OBJECTIVE - From the opening line of the records through the line bearing "leave in use.", set down every line exactly.

▬▬▬

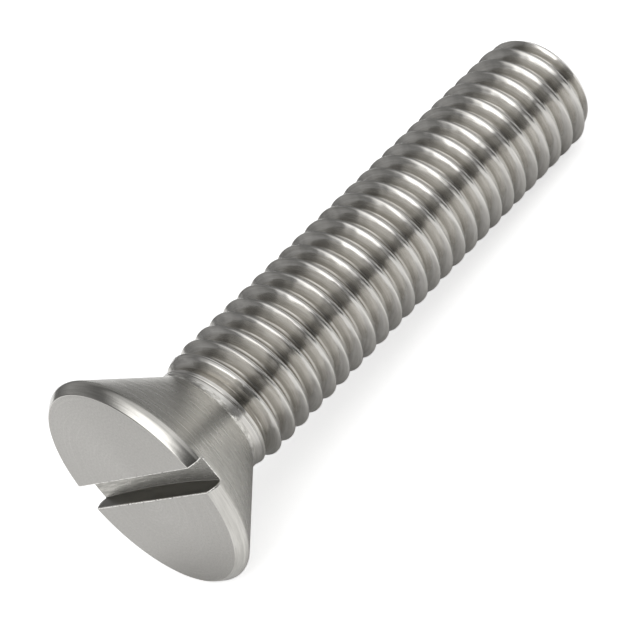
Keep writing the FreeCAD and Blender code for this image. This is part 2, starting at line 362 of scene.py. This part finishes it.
def make_screw(finishes):
    """The whole screw: the blank less the saw's cut, with the cut's edges broken, placed on the table."""
    blank = bpy.data.objects.new("screw_blank", mesh_from("screw_blank", *screw_blank()))
    cut = bpy.data.objects.new("saw_cut", saw_cut())
    for piece in (blank, cut):
        bpy.context.collection.objects.link(piece)
        for finish in finishes:
            piece.data.materials.append(finish)
    sawn = blank.modifiers.new("sawn", "BOOLEAN")
    sawn.operation = "DIFFERENCE"
    sawn.solver = "EXACT"
    sawn.object = cut
    graph = bpy.context.evaluated_depsgraph_get()
    mesh = bpy.data.meshes.new_from_object(blank.evaluated_get(graph))
    for piece in (blank, cut):
        bpy.data.objects.remove(piece)
    mesh.name = "screw"
    shape = bmesh.new()
    shape.from_mesh(mesh)
    edges = [edge for edge in shape.edges if len(edge.link_faces) == 2
             and (edge.link_faces[0].material_index == SLOT) != (edge.link_faces[1].material_index == SLOT)]
    bmesh.ops.bevel(shape, geom=edges, offset=SLOT_EDGE, offset_type="OFFSET", segments=2, profile=0.5,
                    affect="EDGES", clamp_overlap=False, material=EDGE)
    shape.transform(to_table)
    shape.to_mesh(mesh)
    shape.free()
    mesh.polygons.foreach_set("use_smooth", np.ones(len(mesh.polygons), dtype=bool))
    mesh.set_sharp_from_angle(angle=math.radians(SHARP_ANGLE))
    screw = bpy.data.objects.new("screw", mesh)
    bpy.context.collection.objects.link(screw)
    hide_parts("slotted_countersunk_screw")
    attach(screw, "root")
    return screw


def linear_colour(code):
    """An sRGB hex colour turned to the linear values that the shader takes."""
    levels = [int(code[place:place + 2], 16) / 255 for place in (1, 3, 5)]
    linear = [level / 12.92 if level <= 0.04045 else ((level + 0.055) / 1.055) ** 2.4 for level in levels]
    return linear + [1.0]


def add_node(tree, kind, inputs, **settings):
    """Add a node with its settings and links, and give the first output that those settings leave in use.

    Each input, by its name or number, takes a value or another node's output.
    """
    node = tree.nodes.new("ShaderNode" + kind)
    for name, value in settings.items():
        setattr(node, name, value)
    for name, value in inputs.items():
        if isinstance(value, bpy.types.NodeSocket):
            tree.links.new(value, node.inputs[name])
        else:
            node.inputs[name].default_value = value
    return next(output for output in node.outputs if output.enabled)


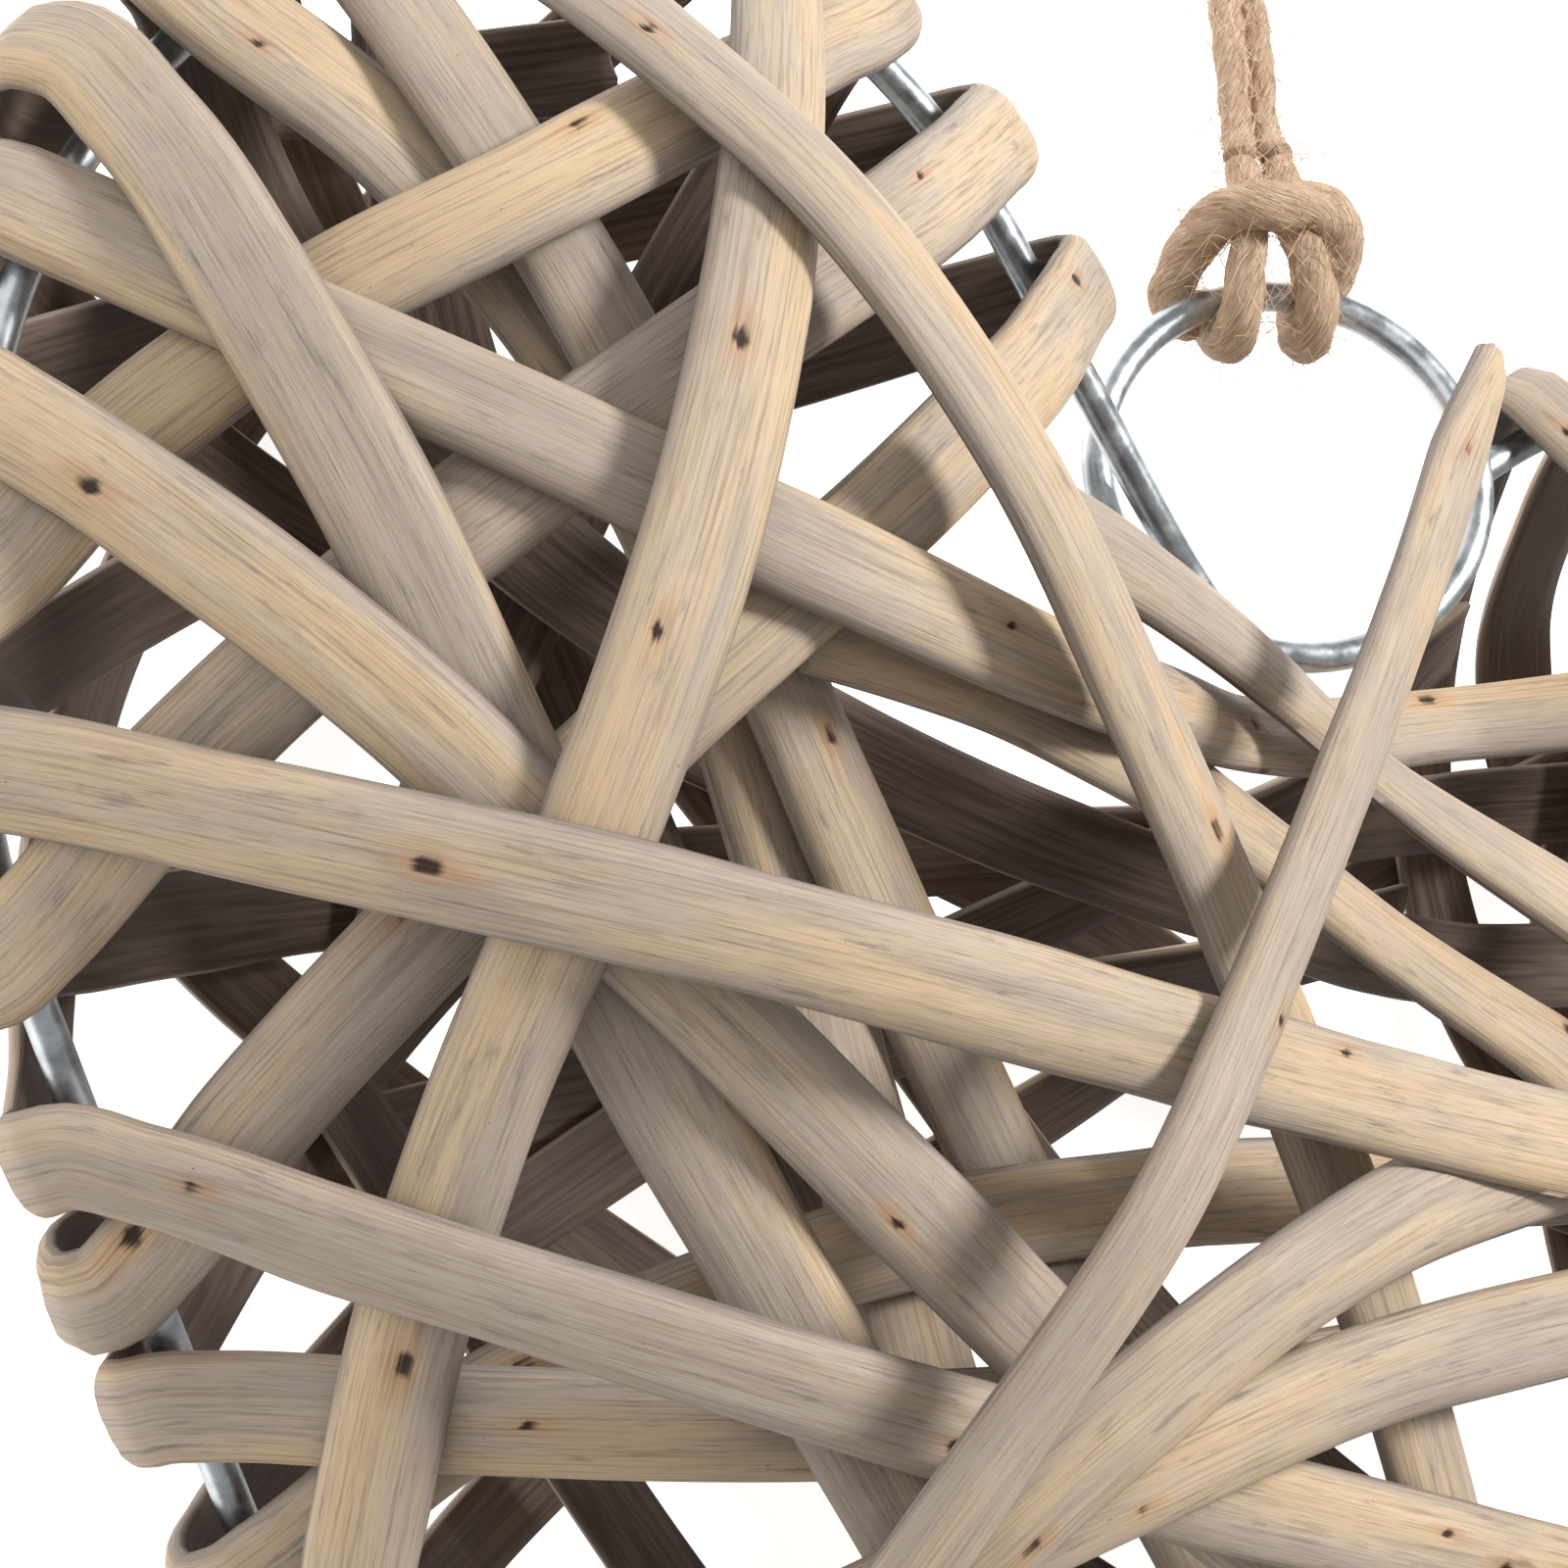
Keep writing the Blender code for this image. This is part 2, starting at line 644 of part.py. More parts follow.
def strip_mesh(name, points, tangents, normals, widths):
    section = half_round_section()
    steps = np.linalg.norm(np.diff(points, axis=0), axis=1)
    along = np.concatenate([[0.0], np.cumsum(steps)])
    mesh = bmesh.new()
    rows = []
    for point, tangent, normal, distance in zip(points, tangents, normals, along):
        width = np.interp(distance, (0.0, along[-1]), widths)
        sideways = unit(np.cross(tangent, normal))
        row = []
        for across, up in section:
            corner = point + sideways * across * width / 2 + normal * up * STRIP_THICKNESS
            row.append(mesh.verts.new(corner * MM))
        rows.append(row)
    count = len(section)
    for row, following in zip(rows, rows[1:]):
        for k in range(count):
            mesh.faces.new((row[k], row[(k + 1) % count], following[(k + 1) % count], following[k]))
    mesh.faces.new(rows[0])
    mesh.faces.new(rows[-1])
    bmesh.ops.recalc_face_normals(mesh, faces=mesh.faces)
    data = bpy.data.meshes.new(name)
    mesh.to_mesh(data)
    mesh.free()
    return data


def round_bar(name, points, diameter, closed=False):
    """A bar of round wire or twine along the points."""
    data = bpy.data.curves.new(name, "CURVE")
    data.dimensions = "3D"
    data.bevel_depth = diameter / 2 * MM
    data.bevel_resolution = 2
    data.use_fill_caps = not closed
    spline = data.splines.new("POLY")
    spline.points.add(len(points) - 1)
    for place_in_spline, point in zip(spline.points, points):
        place_in_spline.co = (*(np.asarray(point) * MM), 1.0)
    spline.use_cyclic_u = closed
    return data


# Building


def build_wire(collection):
    corners = [np.array([x, y, 0.0]) for x, y in outline_corners()]
    galvanised = new_material("galvanised_wire", (0.55, 0.57, 0.58), 0.35, 1.0)
    data = round_bar("outline_wire", corners, WIRE_DIAMETER, True)
    return place("outline_wire", data, galvanised, collection)


def build_ring(collection):
    corners = [ring_at(2 * pi * index / RING_CORNERS) for index in range(RING_CORNERS)]
    galvanised = new_material("galvanised_ring", (0.6, 0.62, 0.63), 0.3, 1.0)
    data = round_bar("hanging_ring", corners, RING_WIRE_DIAMETER, True)
    return place("hanging_ring", data, galvanised, collection)


def build_strips(collection):
    strips = {name: route_passes(*strip) for name, strip in ROUTES.items()}
    for side in (FRONT, BACK):
        settle([one for passes in strips.values() for one in passes if one.side == side])
    willow = new_material("willow", (0.56, 0.46, 0.36), 0.7)
    return [place(name, strip_mesh(name, *strip_path(passes), ROUTES[name][0]), willow, collection)
            for name, passes in strips.items()]


FINE_STEPS = 20


def smooth_through(points, step):
    """Points an even step apart on a smooth curve through the given ones."""
    points = np.array(points, dtype=float)
    before = np.vstack([2 * points[0] - points[1], points[:-1]])
    after = np.vstack([points[1:], 2 * points[-1] - points[-2]])
    slopes = (after - before) / 2
    fine = []
    for k in range(len(points) - 1):
        for t in np.linspace(0, 1, FINE_STEPS, endpoint=False):
            a, b = points[k], points[k + 1]
            rise = 3 * t**2 - 2 * t**3
            fine.append(a + rise * (b - a) + (t**3 - 2 * t**2 + t) * slopes[k]
                        + (t**3 - t**2) * slopes[k + 1])
    fine = np.array(fine + [points[-1]])
    along = np.concatenate([[0.0], np.cumsum(np.linalg.norm(np.diff(fine, axis=0), axis=1))])
    marks = np.linspace(0, along[-1], max(2, round(along[-1] / step) + 1))
    return np.column_stack([np.interp(marks, along, fine[:, i]) for i in range(3)])


HITCH_ASIDE = radians(HITCH_TURN)
HITCH_ACROSS = cos(HITCH_ASIDE) * RING_ACROSS + sin(HITCH_ASIDE) * RING_UP
HITCH_UP = cos(HITCH_ASIDE) * RING_UP - sin(HITCH_ASIDE) * RING_ACROSS


def beside_ring(across, up, forward):
    seat = RING_CENTRE + RING_RADIUS * HITCH_UP
    return seat + across * HITCH_ACROSS + up * HITCH_UP + forward * RING_FORWARD


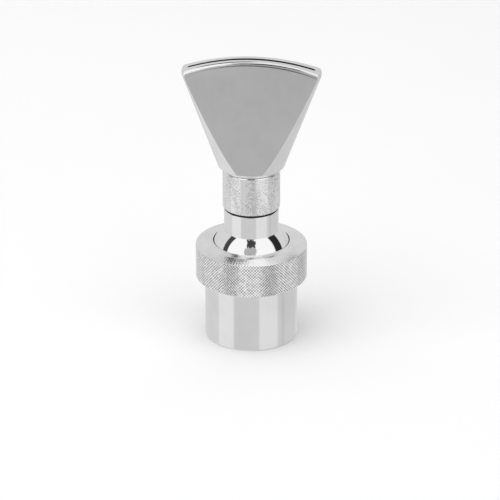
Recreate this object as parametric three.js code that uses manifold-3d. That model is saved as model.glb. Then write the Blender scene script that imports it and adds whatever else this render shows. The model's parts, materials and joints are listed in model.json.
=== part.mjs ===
// A fan-jet fountain nozzle on a swivel ball joint, in millimetres, +Z up.
// The origin is the centre of the bottom face of the base socket. The pipe axis is Z, and at rest
// the fan stands upright on it, with its wide direction along X and its flat front face towards -Y.
//
// From the bottom: the base socket screws onto a 1 inch pipe and holds a ball in a plastic seat ring.
// A knurled ring nut clamps the ball from above through a slip ring. The ball carries a stem, and
// the neck collar of the fan head screws onto that stem. Water leaves through the slot on top.

import * as THREE from "three";
import { mergeVertices } from "three/addons/utils/BufferGeometryUtils.js";
import Module from "manifold-3d";

const wasm = await Module();
wasm.setup();

// ---- driving dimensions -------------------------------------------------------------------

const TURN_STEPS = 56; // sides of every turned piece
const ARC_STEP = THREE.MathUtils.degToRad(7); // step along a ball or corner profile
const TOP_STEP = THREE.MathUtils.degToRad(3); // step along the fan's shallow top
const BEAD_SIDES = 8; // sides of an O-ring's section
const JOINT_GAP = 0.2; // face to face gap in the clamped neck joint

const BALL = {
  centre: 35,
  radius: 18.5,
  runningRadius: 18.8, // sphere that the rings round the ball are cut to
  mouthRadius: 11.4, // outer edge of the flat under the ball
  flareRadius: 10.4,
  flareTop: 27,
  bore: 8,
  stemRadius: 11.7,
  shoulder: 59.3, // where the stem steps down to its thread
  threadRadius: 10.4, // crest of the G1/2 male thread
  top: 73.4,
};

const BASE = {
  radius: 20, // outside of the socket
  bevel: 0.5,
  shoulder: 27.9, // where the outside steps out to the union thread
  threadStart: 28.6,
  threadRadius: 21.4, // crest of the M43 x 1.5 union thread
  top: 36,
  inletRadius: 15.5, // mean radius of the G1 female thread
  inletDepth: 12.5,
  reliefStart: 13.3,
  reliefRadius: 16.8, // undercut past the end of the G1 thread
  inletFloor: 16.2,
  waterway: 12,
  seatFloor: 20,
  seatRadius: 17.2,
  seatTop: 26.4,
  cupRadius: 19,
  cupStart: 29.4,
};

const O_RING = { centre: 15.2, height: 19.2, radius: 0.8, grooveHalf: 1.1, grooveFloor: 18.1 };
const SEAT = { inner: 13.4, outer: 16.9, bottom: 20.3, top: 25.6 };
const INLET_GASKET = { inner: 12, outer: 16.4, bottom: 13.9, top: 15.9 };

const NUT = {
  radius: 24.05, // over the knurl
  bottom: 27.4,
  bevel: 0.6,
  knurlTop: 42.2,
  flatRadius: 20.5, // outer edge of the flat top
  top: 44.1,
  threadBore: 21.7,
  lipUnder: 41.7, // underside of the lip that holds the slip ring
};

const SLIP_RING = { outer: 21.4, bottom: 38.4, top: 41.4 };
const NECK_GASKET = { inner: 10.8, outer: 11.9, thickness: 0.4 };
const COLLAR = { radius: 12.3, bore: 10.8, bevel: 0.4, top: 77.5 };

const FAN = {
  bottom: 77.7,
  spigotRadius: 10.5, // tube that centres the fan in the collar
  spigotBottom: 74.2,
  footRadius: 12.3, // round foot of the fan
  footTop: 78.5,
  flareStart: 79.4, // from here up the sides are straight
  faceStart: 80.2, // from here up the faces are flat
  cornerHeight: 121,
  halfWidthLow: 14.3,
  halfWidthHigh: 29.7,
  halfDepthLow: 11.6,
  halfDepthHigh: 4.75,
  sideRadiusHigh: 10, // the curved sides start at the foot's radius and tighten to this
  cornerRadius: 1.8,
  topRadius: 88, // the curved top is an arc round the point where the sides would meet
  top: 127.1,
  seamGap: 0.1, // between the two brazed half shells
};

const CAVITY = {
  bore: 8.5,
  boreTop: 78.5,
  slotStart: 117, // the slot keeps one width above this height
  slotHalfGap: 0.9,
  halfWidthAtSlot: 24.4,
};

const OVERRUN = 3; // how far a cutting solid runs past what it cuts
const NEARLY_ROUND = 0.996; // depth over diameter of a round section, which keeps two short flats
const SIDE_STEPS = 9; // steps round each curved side of a fan section

// ---- solids -------------------------------------------------------------------------------

function solidOf(geometry) {
  const bare = geometry.index ? geometry.toNonIndexed() : geometry.clone();
  bare.deleteAttribute("normal");
  bare.deleteAttribute("uv");
  const merged = mergeVertices(bare, 1e-4);
  return new wasm.Manifold(
    new wasm.Mesh({
      numProp: 3,
      vertProperties: merged.attributes.position.array,
      triVerts: new Uint32Array(merged.index.array),
    }),
  );
}

function geometryOf(solid) {
  const mesh = solid.getMesh();
  const geometry = new THREE.BufferGeometry();
  geometry.setAttribute("position", new THREE.BufferAttribute(mesh.vertProperties, 3));
  geometry.setIndex(new THREE.BufferAttribute(mesh.triVerts, 1));
  geometry.computeVertexNormals();
  return geometry;
}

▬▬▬

RESPONSE -
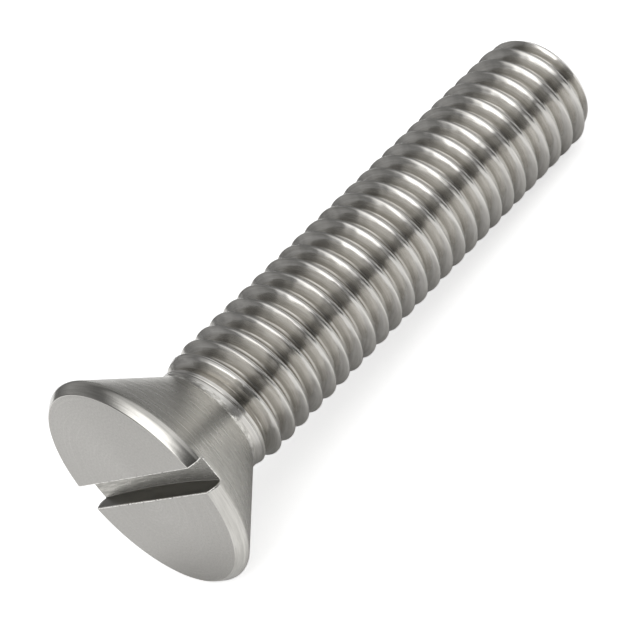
Keep writing the FreeCAD and Blender code for this image. This is part 2, starting at line 362 of scene.py. This part finishes it.
def make_screw(finishes):
    """The whole screw: the blank less the saw's cut, with the cut's edges broken, placed on the table."""
    blank = bpy.data.objects.new("screw_blank", mesh_from("screw_blank", *screw_blank()))
    cut = bpy.data.objects.new("saw_cut", saw_cut())
    for piece in (blank, cut):
        bpy.context.collection.objects.link(piece)
        for finish in finishes:
            piece.data.materials.append(finish)
    sawn = blank.modifiers.new("sawn", "BOOLEAN")
    sawn.operation = "DIFFERENCE"
    sawn.solver = "EXACT"
    sawn.object = cut
    graph = bpy.context.evaluated_depsgraph_get()
    mesh = bpy.data.meshes.new_from_object(blank.evaluated_get(graph))
    for piece in (blank, cut):
        bpy.data.objects.remove(piece)
    mesh.name = "screw"
    shape = bmesh.new()
    shape.from_mesh(mesh)
    edges = [edge for edge in shape.edges if len(edge.link_faces) == 2
             and (edge.link_faces[0].material_index == SLOT) != (edge.link_faces[1].material_index == SLOT)]
    bmesh.ops.bevel(shape, geom=edges, offset=SLOT_EDGE, offset_type="OFFSET", segments=2, profile=0.5,
                    affect="EDGES", clamp_overlap=False, material=EDGE)
    shape.transform(to_table)
    shape.to_mesh(mesh)
    shape.free()
    mesh.polygons.foreach_set("use_smooth", np.ones(len(mesh.polygons), dtype=bool))
    mesh.set_sharp_from_angle(angle=math.radians(SHARP_ANGLE))
    screw = bpy.data.objects.new("screw", mesh)
    bpy.context.collection.objects.link(screw)
    hide_parts("slotted_countersunk_screw")
    attach(screw, "root")
    return screw


def linear_colour(code):
    """An sRGB hex colour turned to the linear values that the shader takes."""
    levels = [int(code[place:place + 2], 16) / 255 for place in (1, 3, 5)]
    linear = [level / 12.92 if level <= 0.04045 else ((level + 0.055) / 1.055) ** 2.4 for level in levels]
    return linear + [1.0]


def add_node(tree, kind, inputs, **settings):
    """Add a node with its settings and links, and give the first output that those settings leave in use.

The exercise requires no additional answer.